Grantee Highlight: Selfhelp Community Services

Serving the Last Generation of Holocaust Survivors

Selfhelp Community Services was founded in 1936 to help Jews fleeing Nazi Germany maintain their independence and start new lives in the United States. Today, the organization serves over 20,000 elderly New Yorkers each year, including the last generation of Holocaust survivors. Selfhelp engaged The Sephardic Foundation on Aging (SFOA) in 2018 to fund its powerful Witness Theater program and has maintained a strong funding relationship to this day. Overall, SFOA has contributed a total of $200,000 in grants, ensuring Selfhelp can continue to serve Holocaust Survivors, the most vulnerable elderly population in the City.

Witnesses to History: 2018-2019

In 2012, Selfhelp launched Witness Theater, an innovative drama therapy program connecting high school students with Holocaust survivors. The process unfolds in weekly sessions throughout the school year culminating in a public performance that dramatizes the survivors’ stories. Students act out the stories while the survivors narrate. A new sense of urgency has surrounded the program in recent years as these are the last living survivors in New York City. “One of the key lessons of Witness Theater is that, by re-enacting the lives of survivors, students are becoming witnesses to history,” says Sandy Myers, Selfhelp VP of External Affairs and Communications. “We only have so many years left to get those accounts.”

students and holocaust survivors performing a play

Impressed with the intergenerational impact of these performances, SFOA provided $75,000 in funding in 2018. The money paid for, among other things, a portion of the salary for Drama Therapists. These individuals are at the core of the program, helping to bring students and survivors together. An additional $75,000 was given in 2019, enabling Selfhelp to take Witness Theater to new heights.

students and holocaust survivors performing a play

“Because of SFOA’s funding, we were able to invest further in the program and reach an even more diverse group of students, including non-Jewish youth,” says Elizabeth Lynn, Selfhelp VP of Advancement and Research. 

Filling the Gaps in Pandemic Relief: 2020

Selfhelp’s services to Holocaust survivors are centered around its Holocaust Survivor Program (HSP) and Intensive Intervention Unit (IIU). With the COVID-19 pandemic making the organization’s typical home visits difficult, SFOA gave Selfhelp an emergency $50,000 grant to support a pivot in services. The majority of those funds went towards IIU’s Guardianship services.

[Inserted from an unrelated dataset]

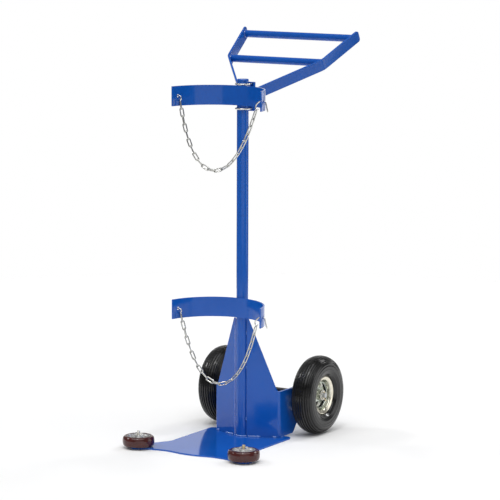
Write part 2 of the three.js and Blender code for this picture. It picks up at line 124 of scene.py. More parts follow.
class Nodes:
    """A material's node tree with short ways to add to it."""

    def __init__(self, name):
        self.mat = bpy.data.materials.new(name)
        self.mat.use_nodes = True
        self.tree = self.mat.node_tree
        self.shader = self.tree.nodes["Principled BSDF"]
        self.place = self.add("ShaderNodeTexCoord").outputs["Object"]

    def add(self, kind, **values):
        node = self.tree.nodes.new(kind)
        for key, value in values.items():
            setattr(node, key, value)
        return node

    def link(self, a, b):
        self.tree.links.new(a, b)

    def set(self, **values):
        for key, value in values.items():
            self.shader.inputs[key.replace("_", " ")].default_value = value

    def noise(self, scale, detail=3.0):
        node = self.add("ShaderNodeTexNoise")
        for key, value in (("Scale", scale), ("Detail", detail), ("Roughness", NOISE_ROUGHNESS)):
            node.inputs[key].default_value = value
        self.link(self.place, node.inputs["Vector"])
        return node.outputs["Fac"]

    def mottle(self, scale, detail, first, second, spread=0.2):
        """A colour that drifts between two; the smaller the spread, the sharper the patches."""
        node = self.add("ShaderNodeValToRGB")
        stops = ((0.5 - spread, first), (0.5 + spread, second))
        for element, (place, colour) in zip(node.color_ramp.elements, stops):
            element.position = place
            element.color = (*colour, 1.0)
        self.link(self.noise(scale, detail), node.inputs["Fac"])
        return node.outputs["Color"]

    def blend(self, amount, first, second):
        """Mix two colours; amount runs from 0, all first, to 1, all second."""
        node = self.add("ShaderNodeMix", data_type="RGBA")
        self.link(amount, node.inputs["Factor"])
        self.link(first, node.inputs[MIX_A])
        self.link(second, node.inputs[MIX_B])
        return node.outputs[MIX_RESULT]

    def span(self, source, low, high, start=0.3, end=0.7):
        """Map the source from start..end to low..high, and no further."""
        node = self.add("ShaderNodeMapRange")
        for key, value in (("From Min", start), ("From Max", end), ("To Min", low), ("To Max", high)):
            node.inputs[key].default_value = value
        self.link(source, node.inputs["Value"])
        return node.outputs["Result"]

    def bump(self, source, distance, strength, after=None):
        node = self.add("ShaderNodeBump")
        node.inputs["Distance"].default_value = distance
        node.inputs["Strength"].default_value = strength
        self.link(source, node.inputs["Height"])
        if after is not None:
            self.link(after, node.inputs["Normal"])
        return node.outputs["Normal"]

    def finish(self, colour, roughness, normal):
        for key, value in (("Base Color", colour), ("Roughness", roughness), ("Normal", normal)):
            self.link(value, self.shader.inputs[key])
        return self.mat


def blue_coat():
    n = Nodes("blue_powder_coat")
    n.set(IOR=1.45)
    colour = n.mottle(6.0, 4.0, (0.006, 0.094, 0.455), (0.007, 0.109, 0.505))
    rough = n.span(n.noise(14.0, 4.0), 0.07, 0.13)
    peel = n.bump(n.noise(330.0, 2.0), 0.00004, 0.5)
    return n.finish(colour, rough, n.bump(n.noise(45.0, 2.0), 0.00012, 0.35, peel))


def coated_weld():
    """The same coat over a lumpy bead, where it runs thicker and shinier, with paler patches that are a
    painted highlight.
    """
    n = Nodes("blue_coat_on_weld")
    n.set(IOR=2.3)
    # painted highlight: the paler blue in this mottle stands in for glints of light on the bead
    colour = n.mottle(90.0, 3.0, (0.010, 0.105, 0.47), (0.035, 0.16, 0.56))
    lumps = n.bump(n.noise(420.0, 3.0), 0.0006, 0.8)
    return n.finish(colour, n.span(n.noise(200.0, 2.0), 0.05, 0.16), lumps)


def zinc(name, light, dark, low, high):
    """Bare or plated metal that drifts between two tones; its roughness lies between low and high."""
    n = Nodes(name)
    n.set(Metallic=1.0)
    colour = n.mottle(90.0, 4.0, dark, light, 0.18)
    grain = n.bump(n.noise(700.0, 2.0), 0.00003, 0.5)
    return n.finish(colour, n.span(n.noise(160.0, 3.0), low, high), grain)


DISC_RADIUS, LIP_RADIUS = 0.044, 0.053                         # the rim's colour changes between these


def rim_zinc():
    """Greenish zinc discs, darker than the creamier rolled lip: painted shade in the dished centre and a
    painted highlight on the lip.
    """
    n = Nodes("rim_zinc")
    n.set(Metallic=1.0)
    spoke = n.add("ShaderNodeVectorMath", operation="MULTIPLY_ADD")
    spoke.inputs[1].default_value = (0.0, 1.0, 1.0)
    spoke.inputs[2].default_value = (0.0, -AXLE_Y, -AXLE_Z)
    n.link(n.place, spoke.inputs[0])
    radius = n.add("ShaderNodeVectorMath", operation="LENGTH")
    n.link(spoke.outputs["Vector"], radius.inputs[0])
    disc = n.mottle(90.0, 4.0, (0.40, 0.44, 0.39), (0.60, 0.64, 0.58), 0.18)
    lip = n.mottle(90.0, 4.0, (0.74, 0.70, 0.58), (0.88, 0.84, 0.71), 0.18)
    # painted shade and highlight: the colour runs from the dark shaded disc to the bright lip between
    # DISC_RADIUS and LIP_RADIUS
    colour = n.blend(n.span(radius.outputs["Value"], 0.0, 1.0, DISC_RADIUS, LIP_RADIUS), disc, lip)
    grain = n.bump(n.noise(700.0, 2.0), 0.00003, 0.5)
    return n.finish(colour, n.span(n.noise(160.0, 3.0), 0.14, 0.26), grain)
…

While many of the 5,300 Holocaust survivors in New York City are of stable mind and health, a small portion require a court appointed guardian to safely live alone. These elders are among the most vulnerable in the city, according to Myers. “We are managing every aspect of their affairs so they can stay at home and live out the rest of their lives with dignity,” says Myers. “Without this program, these survivors would fall through the cracks.”

young man helping elderly man use a computer

In addition to this critical service, SFOA’s grant also supported Direct Money Management (DMM) offered through IIU. DMM is provided to clients who are cognitively sound but still need assistance with bill paying, mail sorting, and balancing checkbooks. Currently, these services are provided virtually or by telephone.

An Eternal Legacy

Thanks to SFOA’s support, Lynn says Selfhelp can continue to serve the last generation of Holocaust survivors in New York City and ensure their legacies last a lifetime. “We are so appreciative of SFOA’s funding,” says Lynn.